Notifications

Posted by on Wednesday 10th of June 9:58 PM

We're living in the mobile future. This future is bright, colorful, endless but also very limited to one screen only. This is the screen of your phone. This phone rings for attention -- constantly. It wants to tell you when something new is happening.

In this post I want to argue that modern technology is not so useful to us anymore. We have surpassed the time where computers were built to "work for us". It is evident now that computers won't do the work for us. They can do only parts of our work, but they can't replace the entirety. We've tried it.

About 10 years ago there was a nice app for the Mac named Growl. Growl used to be a third-party framework which allowed developers to show notifications about finished long-running processes, or when something important happened in the background. When the iPhone, and with it iOS, was introduced, it gained the same capabilities. These were later transferred over to the Mac, and since then have replaced Growl entirely.

On a phone notifications are really useful. They can show when we missed a call, or when an appointment is coming up. They can show when a player has finished their move. This is all fine and good, but right now notifications are used, even when there is no need for them. We are bombarded with notifications, badges, sounds, alert styles. I'm guilty too. Motion graphic design in apps is supposed to grab users' attention and make them aware of important things.
The only downside that I see at the moment is that many apps use notifications, and motion design, to indicate important things that are not really that important. It feels like we've come to a point where each notification doesn't stand out anymore, it's just one more annoying thing in the noise of other things to look at.

As an example. I can think of text editors that asked to display notifications. Single-user text editors. Recently Instagram started posting notifications for their "official Instagram photo of the day". There's stuff I care less about than what Instagram takes a picture of.

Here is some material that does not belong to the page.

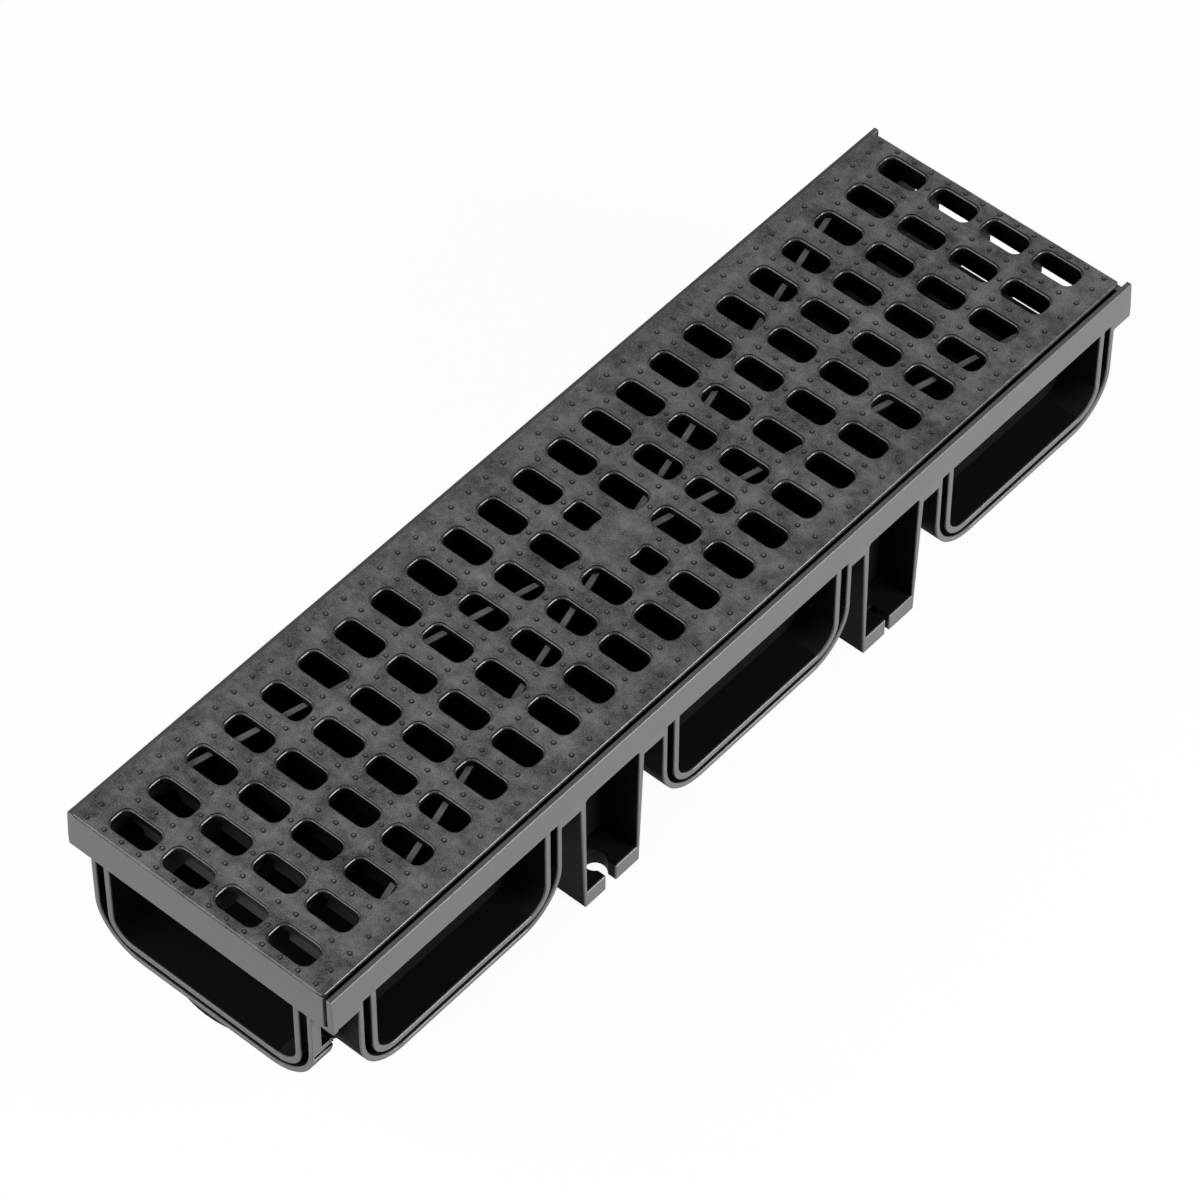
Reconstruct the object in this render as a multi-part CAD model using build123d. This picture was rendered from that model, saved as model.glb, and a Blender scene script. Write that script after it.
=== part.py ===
# Channel drain with side ports and a loose slotted grate.
# Sizes are in mm. Z is 0 under the feet, +Y runs along the channel towards its tongue end,
# and the origin is in the middle of the whole footprint.
import os
from math import atan2, degrees, hypot
from build123d import *

os.makedirs("parts", exist_ok=True)

# Driving sizes of the unit
unit_length = 500.0        # near face to the tips of the rims
tongue = 9.5               # how far the male tongue stands past the rims
height = 88.0              # feet to grate top
band_half = 71.3           # outer half width where the ports open
rim_lean = 0.7             # the rims lean in by this much at the top
rim_thick = 2.5
sink = 1.0                 # how far a shape runs into the one that carries it
body_top = height - 2.0    # rims and end walls
band_foot = height - 21.4  # lower edge of the rim band
ledge_top = height - 15.3  # where the ribs of the grate stand
ledge_thick = 2.1
wall = 3.0                 # trough, port shells and end walls

# Trough and the sockets, which share one half width so that units also join from the side
port_deep = 18.8
bore_round = 10.5
trough_floor = height - 62.8
port_floor = height - 60.9
groove = 4.3               # at the sides, takes the tongue of the next unit
groove_under = 3.1         # the same gap below the floor
groove_deep = 10.0
tongue_thick = 2.4
collar = 2.5               # outer rib round a groove
collar_web = 2.0           # closes the groove at its back
collar_round = 24.0
near_bore_top = height - 22.3
port_parts = (0.148, 0.5088, 0.8596)    # places along the unit, as parts of its length

# Windows in the sides of the near collar
window_from = 5.4
window_low = height - 46.3
slit_from = 1.2
slit_low = height - 51.2
slit_tall = 2.3

# Legs stand between the ports
leg_parts = (0.328, 0.6826)
leg_top_half = 19.5
leg_foot_half = 16.6
pocket_top_half = 16.3
pocket_foot_half = 15.4
pocket_round = 2.0
foot_thick = 9.0
foot_cut_shift = -0.9
keyhole_mouth = 6.2
keyhole_d = 10.5
keyhole_in = 8.7
foot_slot = 2.8
foot_slot_in = 10.0

# Outlet ring under the floor, front flush with the near end
outlet_r = 55.0
outlet_low = height - 73.8

# Corner slot between the near wall and one rim
corner_slot = 1.8
corner_slot_low = height - 20.4

# Grate
rows = 23
columns = 4
row_end = 10.95            # grate end to the middle of the first row
row_web = 9.05             # plate between two rows
column_side = 10.8         # grate side to the first column
column_web = 5.75          # plate between two slots of a row
slot_corner = 2.4          # corners cut straight, to keep so many slots light
grate_gap = 0.8            # to each rim when centred
rim_tip = 4.0              # the rims stand this far past the grate
grate_shift = -0.6         # it lies against one rim
plate = 4.0
lip = 1.8                  # thin edge that lies over the end walls
edge_round = 0.7
rib = 3.0
rib_deep = 18.0            # ribs between the ledges
brace = 3.2
brace_deep = 12.4
brace_side = 4.5           # the crossed braces end this far from the sides
brace_end = 7.0            # and this far from the ends
disc_r = 12.0
rib_clear = 1.0            # deep ribs stop this far from the ledges
end_clear = 0.5            # skirts and stringers stop this far from the end walls

# Derived places
near = -(unit_length + tongue) / 2
far = near + unit_length
grate_length = unit_length - rim_tip
grate_y = near + grate_length / 2
far_wall = near + grate_length
ledge_under = ledge_top - ledge_thick
bore_outer = band_half - port_deep
bore_half = bore_outer - wall
groove_outer = bore_outer + groove
collar_outer = groove_outer + collar
rim_half = band_half - rim_lean
rim_in = rim_half - rim_thick
port_at = [near + unit_length * part for part in port_parts]
leg_at = [near + unit_length * part for part in leg_parts]


def cup(half, low, high, corner, deep):
    """Block with a rounded bottom, open side on y = 0, going back along +y."""
    block = Pos(0, deep / 2, (low + high) / 2) * Box(2 * half, deep, high - low)
    return fillet(block.edges().filter_by(Axis.Y).group_by(Axis.Z)[0], corner)


def at_side(shape, side, y):
    """Turn a near end shape so that it opens sideways at the given place."""
    return Pos(side * band_half, y, 0) * Rot(0, 0, side * 90) * shape


def trapezium(top_half, foot_half, high, low, deep):
    """Upright block in x and z that narrows towards its foot, going back along +y."""
    line = Polyline((-top_half, 0, high), (top_half, 0, high), (foot_half, 0, low),
                    (-foot_half, 0, low), close=True)
    return extrude(make_face(line), amount=deep, dir=(0, 1, 0))


def socket_collar(floor, high, deep):
    low = floor - wall - groove_under - collar
    return cup(collar_outer, low, high, collar_round, deep)


def socket_groove(floor, high, deep):
    low = floor - wall - groove_under
    ring = cup(groove_outer, low, high, collar_round - collar, deep)
    return ring - cup(bore_outer, floor - wall, high, bore_round + wall, deep)


def rim_side(side, foot, length):
    line = Polyline((side * rim_in, near, body_top), (side * rim_half, near, body_top),
                    (side * band_half, near, ledge_top), (side * band_half, near, foot),
                    (side * rim_in, near, foot), close=True)
    return extrude(make_face(line), amount=length, dir=(0, 1, 0))


# Trough, rims, ledges and end walls
body = Pos(0, near, 0) * cup(bore_outer, trough_floor - wall, ledge_top, bore_round + wall, unit_length)
for side in (-1, 1):
    body += rim_side(side, band_foot, unit_length)
    body += rim_side(side, near_bore_top, wall)
    shelf = Box(rim_in + sink - bore_half, grate_length, ledge_thick)
    body += Pos(side * (rim_in + sink + bore_half) / 2, grate_y, ledge_top - ledge_thick / 2) * shelf
near_wall = Box(2 * rim_in, wall, body_top - near_bore_top)
body += Pos(0, near + wall / 2, (body_top + near_bore_top) / 2) * near_wall
far_end = Box(2 * rim_in, wall, body_top - ledge_top)
body += Pos(0, far_wall - wall / 2, (body_top + ledge_top) / 2) * far_end

# Near collar, ports and legs
near_collar = groove_deep + collar_web
body += Pos(0, near, 0) * socket_collar(trough_floor, near_bore_top + sink, near_collar)
leg = trapezium(leg_top_half, leg_foot_half, ledge_top, 0, band_half - bore_half)
for side in (-1, 1):
    for y in port_at:
        body += at_side(socket_collar(port_floor, ledge_top, port_deep + sink), side, y)
    for y in leg_at:
        body += at_side(leg, side, y)

# Outlet ring, and the flange and tongue of the male end
ring = Cylinder(outlet_r, trough_floor - wall + sink - outlet_low, align=(Align.CENTER, Align.CENTER, Align.MIN))
ring -= Cylinder(outlet_r - wall, trough_floor, align=(Align.CENTER, Align.CENTER, Align.MIN))
body += Pos(0, near + outlet_r, outlet_low) * ring
tongue_gap = (groove - tongue_thick) / 2
under_gap = (groove_under - tongue_thick) / 2
tongue_in = bore_outer + tongue_gap
tongue_outer = tongue_in + tongue_thick
tongue_floor = trough_floor - wall - under_gap
tongue_low = tongue_floor - tongue_thick
tongue_top = near_bore_top - under_gap
tongue_round = collar_round - collar - tongue_gap
flange = cup(tongue_outer, tongue_low, ledge_under, tongue_round, far - far_wall + wall)
body += Pos(0, far_wall - wall, 0) * flange
body += Pos(0, far, 0) * (cup(tongue_outer, tongue_low, tongue_top, tongue_round, tongue)
                          - cup(tongue_in, tongue_floor, tongue_top, tongue_round - tongue_thick, tongue))

# Clear the water way
body -= Pos(0, near, 0) * cup(bore_half, trough_floor, near_bore_top, bore_round, unit_length)
inside = far_wall - near - 2 * wall
open_top = Box(2 * bore_half, inside, body_top - near_bore_top)
body -= Pos(0, near + wall + inside / 2, (body_top + near_bore_top) / 2) * open_top
mouth = Box(2 * bore_half, far - far_wall + wall, ledge_top - near_bore_top)
body -= Pos(0, (far_wall - wall + far) / 2, (ledge_top + near_bore_top) / 2) * mouth
body -= Pos(0, near, 0) * socket_groove(trough_floor, near_bore_top, groove_deep)
window = Box(collar_outer - bore_outer, near_collar - window_from, near_bore_top - window_low)
slit = Box(collar_outer - bore_outer - tongue_gap, near_collar - slit_from, slit_tall)
for side in (-1, 1):
    body -= Pos(side * (collar_outer + bore_outer) / 2, near + (near_collar + window_from) / 2,
                (near_bore_top + window_low) / 2) * window
    body -= Pos(side * (collar_outer + bore_outer + tongue_gap) / 2, near + (near_collar + slit_from) / 2,
                slit_low + slit_tall / 2) * slit

# Clear the ports, the pockets in the legs and the cuts in the feet
port_hole = cup(bore_half, port_floor, ledge_under, bore_round, port_deep)
pocket = trapezium(pocket_top_half, pocket_foot_half, ledge_under, foot_thick, port_deep)
pocket = fillet(pocket.edges().filter_by(Axis.Y).group_by(Axis.Z)[-1], pocket_round)
keyhole = Pos(foot_cut_shift, keyhole_in / 2, foot_thick / 2) * Box(keyhole_mouth, keyhole_in, foot_thick)
keyhole += Pos(foot_cut_shift, keyhole_in, foot_thick / 2) * Cylinder(keyhole_d / 2, foot_thick)
notch = Pos(foot_cut_shift, foot_slot_in / 2, foot_thick / 2) * Box(foot_slot, foot_slot_in, foot_thick)
for side in (-1, 1):
    for y in port_at:
        body -= at_side(port_hole, side, y)
        body -= at_side(socket_groove(port_floor, ledge_under, port_deep - collar_web), side, y)
    for y, cut in zip(leg_at, (keyhole, notch)):
        # The cut keeps its place along the channel on both sides
        body -= at_side(pocket, side, y)
        body -= at_side(cut if side > 0 else mirror(cut, Plane.YZ), side, y)

# Slot at one near corner, with a round foot
corner_x = rim_in - corner_slot / 2
corner_tall = body_top - corner_slot_low - corner_slot / 2
body -= Pos(corner_x, near + wall / 2, body_top - corner_tall / 2) * Box(corner_slot, wall, corner_tall)
body -= Pos(corner_x, near + wall / 2, body_top - corner_tall) * Rot(90, 0, 0) * Cylinder(corner_slot / 2, wall)
export_step(body, "parts/channel_body.step")

# Grate plate with rounded edges, its slots and the solid disc in the middle
top = height
grate_half = rim_in - grate_gap
row_pitch = (grate_length - 2 * row_end) / (rows - 1)
column_pitch = 2 * (grate_half - column_side) / columns
slot_y = [(i - (rows - 1) / 2) * row_pitch for i in range(rows)]
slot_x = [(i - (columns - 1) / 2) * column_pitch for i in range(columns)]
cover = Pos(0, 0, top - plate / 2) * Box(2 * grate_half, grate_length, plate)
cover = fillet(cover.edges().group_by(Axis.Z)[-1], edge_round)
opening = Box(column_pitch - column_web, row_pitch - row_web, plate)
opening = chamfer(opening.edges().filter_by(Axis.Z), slot_corner)
cover -= [Pos(x, y, top - plate / 2) * opening for y in slot_y for x in slot_x]
cover += Pos(0, 0, top - plate / 2) * Cylinder(disc_r, plate)

# Thin lips over the end walls and skirts that stand on the ledges
lip_reach = wall + end_clear
inner_length = grate_length - 2 * lip_reach
for side in (-1, 1):
    under = Box(2 * grate_half, lip_reach, plate - lip)
    cover -= Pos(0, side * (grate_length - lip_reach) / 2, top - (plate + lip) / 2) * under
    skirt = Box(rib, inner_length, top - edge_round - ledge_top)
    cover += Pos(side * (grate_half - rib / 2), 0, (top - edge_round + ledge_top) / 2) * skirt

# Cross ribs under the webs between rows, deep between the ledges and shallow over them
bars = []
for y in slot_y[:-1]:
    y += row_pitch / 2
    bars.append(Pos(0, y, top - (rib_deep + plate / 2) / 2)
                * Box(2 * (bore_half - rib_clear), rib, rib_deep - plate / 2))
    bars.append(Pos(0, y, (top - plate / 2 + ledge_top) / 2)
                * Box(2 * grate_half - rib, rib, top - plate / 2 - ledge_top))

# Stringers beside the columns, and two braces crossed from corner to corner
for i in range(columns + 1):
    foot = ledge_top if i in (0, columns) else top - rib_deep
    bars.append(Pos((i - columns / 2) * column_pitch, 0, (top - plate / 2 + foot) / 2)
                * Box(rib, inner_length, top - plate / 2 - foot))
brace_x, brace_y = grate_half - brace_side, grate_length / 2 - brace_end
brace_bar = Box(brace, 2 * hypot(brace_x, brace_y), brace_deep - plate)
for turn in (-1, 1):
    angle = turn * degrees(atan2(brace_x, brace_y))
    bars.append(Pos(0, 0, top - (brace_deep + plate) / 2) * Rot(0, 0, angle) * brace_bar)
cover += bars
cover = Pos(grate_shift, grate_y, 0) * cover
export_step(cover, "parts/grate.step")
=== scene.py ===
# Channel drain with a loose slotted grate, in the frame of the CAD part.
# Sizes in the dictionaries are in millimetres.
import math

import bmesh
import bpy
from mathutils import Matrix, Vector


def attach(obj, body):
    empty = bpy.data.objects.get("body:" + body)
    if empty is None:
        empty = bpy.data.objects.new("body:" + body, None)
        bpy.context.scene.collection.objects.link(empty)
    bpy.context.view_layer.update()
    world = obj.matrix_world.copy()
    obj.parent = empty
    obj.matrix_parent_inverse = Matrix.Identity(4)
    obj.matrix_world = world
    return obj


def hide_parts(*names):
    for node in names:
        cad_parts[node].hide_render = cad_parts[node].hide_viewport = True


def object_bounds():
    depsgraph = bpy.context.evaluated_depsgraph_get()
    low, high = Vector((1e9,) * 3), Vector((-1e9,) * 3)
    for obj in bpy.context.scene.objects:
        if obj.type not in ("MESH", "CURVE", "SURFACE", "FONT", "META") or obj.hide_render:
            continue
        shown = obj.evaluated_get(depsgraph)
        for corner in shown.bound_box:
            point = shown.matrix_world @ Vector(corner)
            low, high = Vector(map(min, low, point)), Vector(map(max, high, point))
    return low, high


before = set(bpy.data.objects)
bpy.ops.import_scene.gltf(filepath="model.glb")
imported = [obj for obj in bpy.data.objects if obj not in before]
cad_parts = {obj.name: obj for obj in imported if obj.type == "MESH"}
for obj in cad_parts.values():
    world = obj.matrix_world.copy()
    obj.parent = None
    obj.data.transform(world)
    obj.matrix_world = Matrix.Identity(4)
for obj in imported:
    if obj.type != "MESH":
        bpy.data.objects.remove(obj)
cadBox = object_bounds()
mm = 0.001
print("frame loaded", [round(v / mm, 1) for v in cadBox[1]])


# Shader helpers
class Wire:
    # Wraps a socket so that shader maths reads as an expression
    def __init__(self, bench, socket):
        self.bench = bench
        self.socket = socket

    def maths(self, operation, first, second=0.0):
        return self.bench.node("ShaderNodeMath", {"operation": operation}, {0: first, 1: second})

    def __add__(self, other):
        return self.maths("ADD", self, other)

    def __radd__(self, other):
        return self.maths("ADD", other, self)

    def __sub__(self, other):
        return self.maths("SUBTRACT", self, other)

    def __rsub__(self, other):
        return self.maths("SUBTRACT", other, self)

    def __mul__(self, other):
        return self.maths("MULTIPLY", self, other)

    def __rmul__(self, other):
        return self.maths("MULTIPLY", other, self)

    def __abs__(self):
        return self.maths("ABSOLUTE", self)

    def larger(self, other):
        return self.maths("MAXIMUM", self, other)

    def wave(self):
        return self.maths("COSINE", self)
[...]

My argument is not only that we see a lot of notifications, which is fine, but that we see a lot of unasked notifications as well. Let's take that Instagram example. If I say that I want to see notifications when someone new follows me, or someone likes a picture, then I want to opt in to have them delivered to me. That is my choice. What's not my choice are all the other things, what a developer believes, are important to me. So we can opt in to display new follows, but we can't opt out from "photo of the day". If enough users complain, we get a feature that makes us configure notifications, and everything's good again.

That's not particularly bad. What is bad is the thought developers have in their mind, and not only them, but with them all the marketers, managers, and salespeople too. An app that I downloaded once told me about the other apps this developer has. Super-interesting; insta-delete.

So, we're getting more notifications than we ask for, and it can't be fixed, unless, of course, everyone on this earth stops to think we need to "engage" with everything we own. All this engagement nonsense is serious and utter horse shit. I can see that metric "engagement" in itself has a use - it tells people what folks spend their energy on - but now we need to engage with app update descriptions now too. Agile Bits had a period where they packed a "story" in their update. Seriously, what is wrong with those people?

But I start to become emotional, and that is not good for my argument. Also this is not about update descriptions. It's about attention grabbing, or, in other words engagement.

My point is not that I'm against notifications. I am all for notifications, the configurability, Do Not Disturb, etc. But what I'm against is what they make with people.
I have business colleagues who, when they receive a notification in the midst of a meeting, pick up their phone, while they talk with me, swipe through the Facebook app, like a couple of entries, still while they are talking with me, check a couple other apps for "new" stuff, then put down the phone, and continue the conversation as though nothing happened. I don't want to write about this disrespectful behavior. That is a whole other topic (and the perceived disrespectfulness ranges with age). The point is that people can't control themselves. It is not in their might to let the phone just ring. It is not in their might to turn the phone upside down.

I argued about how computers became our number 1 media consumption machines, and this is the result of 10 more years of mindless media consumption through computer technology. If I argued before that consuming TV was bad, I would now argue that consuming social is even worse. What's worse is that we're using "big data" to figure out exactly what draws people's attention. We're using that data to make people consume media, with such a scientific level of guarantee, that it's irresistible to them. The approach is so scientific because the Internet collects the knowledge, willpower, and behavior of millions of clicking monkeys. We create headlines, with A-B Testing, to tell which one drives more "engagement", right?

But media has always been this way. We've always done this. We've always optimized media so that it sells more, so that it grabs more attention, so that it shocks more people. Right? It's always been this way. It's nothing new. It's just the same stuff over and over again.

The thing is people can't control their attention anymore. When you watch someone else using their phone, it's a if the machine controls what the person does. One minute they read an article and within a second they write their far-away friend in Helsinki from WhatsApp. Again, I'm not against all that technology. I believe that all this technology has brought us a lot of good things. The way it has evovled, on the other hand, has brought us not so many good things. Most notifications are beyond useful.

So, where does this all lead to? I don't know. It leads, apparently, to a world where more and more people create content where they tell us about our own ridiculous behavior. That we stare down, and not up. That we could miss the one opportunity in our life, when we always stare down. We retweet, share, +1 this stuff, and laugh: "What the world has become. I'm glad it's not just me."